Ask for the vendor’s own compliance documentation. For their data processing agreement. Discover whether video data is used to train AI models. And if so, whether you’ve consented to that, and whether your employees or visitors have.

These are not trick questions. They’re the questions that protect your organization.

The Integrator Is Not Your Compliance Officer

At ISC West, the dealer/integrator model for cloud security deployments was framed as a convenience. They handle billing, onboarding, and camera enrollment on behalf of the customer. That’s operationally helpful. But remember: the integrator’s contractual relationship is with the vendor, not your organization’s legal team. Your data processing agreement needs to be directly between your organization and the platform provider, regardless of how the billing flows. Don’t let the channel relationship create a compliance gap.

The Opportunity Hidden Inside the Problem

None of this is an argument against cloud AI in physical security. The capability is real, the value is real, and frankly, the technology is outpacing the governance frameworks that most enterprises have in place. Which is exactly why IT needs to be at the table now, before the deployment, not after.

The organizations that get this right will use the shift to cloud-connected security as an opportunity to finally bring physical security under the same IT governance umbrella as every other networked system. Unified device management. Proper network segmentation. Documented data flows. Vendor risk assessments.
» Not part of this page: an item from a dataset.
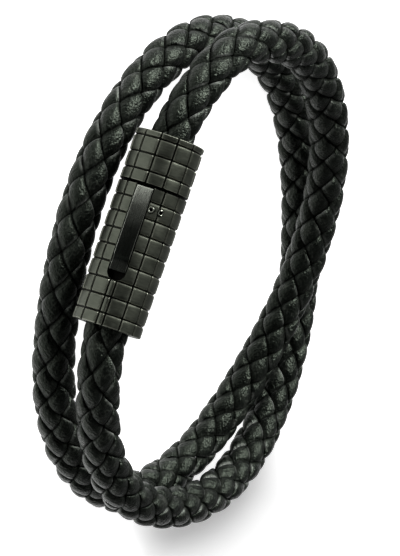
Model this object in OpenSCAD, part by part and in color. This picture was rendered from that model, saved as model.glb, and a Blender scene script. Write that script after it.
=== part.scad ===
// Leather wrap bracelet: a round cord braided from eight leather laces,
// laid twice round the wrist and closed by a metal tube clasp with a flat lever.
// Millimetres, +Z up. The bracelet lies on its side with its lowest turn on the
// table at z = 0 and the middle of its box at x = 0, y = 0.

/* [Cord] */
// Diameter over the braid
cord_d = 6.3; // [6:0.1:6.4]
// Thickness of one lace
lace_t = 0.5; // [0.4:0.05:0.55]
// Width of one lace
lace_w = 1.9; // [1.4:0.1:1.9]
// Half the space kept between two laces where they cross
weave_gap = 0.25; // [0.25:0.01:0.3]
// Times that each lace goes round the cord from end to end
lace_rounds = 19; // [16:1:20]
// Shift of the whole braid along the cord
braid_shift = 2.4; // [0:0.1:5]

/* [Clasp] */
// Length of the closed clasp
clasp_l = 26.8; // [26:0.2:30]
// Diameter of the clasp over its ribs
clasp_d = 9.7; // [9.5:0.1:11]
// Length of the cap, the short half of the clasp
cap_l = 7.1; // [6.8:0.1:8]
// Gap at the seam between cap and barrel
seam_gap = 0.2; // [0.1:0.05:0.4]
// Depth of the hole that takes each end of the cord
grip_depth = 5.3; // [4.5:0.1:5.4]
// Space round the cord in its holes
cord_space = 0.4; // [0.3:0.05:0.5]
// Space between the cut ends of the cord and the floors of its holes
end_space = 0.7; // [0.65:0.05:1]
// Diameter of the hidden post that joins the halves
post_d = 4.8; // [4:0.1:5]
// Depth of the post's seat in the cap
post_seat = 0.9; // [0.6:0.1:1]
// Length of the post inside the barrel
post_reach = 9; // [6:0.5:11]
// Space round the post
post_space = 0.1; // [0.05:0.01:0.15]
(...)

The organizations that get this wrong will find out about their cloud-connected camera fleet the same way they found out about their shadow Dropbox accounts during an incident.

The choice, increasingly, belongs to IT.

The Bottom Line for IT and Network Admins

The camera on your ceiling is getting smarter. It’s getting a cloud account. It’s going to start generating sustained outbound traffic, processing video in a third-party data center, and sending push notifications to your Security team’s personal phones.

Whether IT is part of that story depends on the conversations you start having right now.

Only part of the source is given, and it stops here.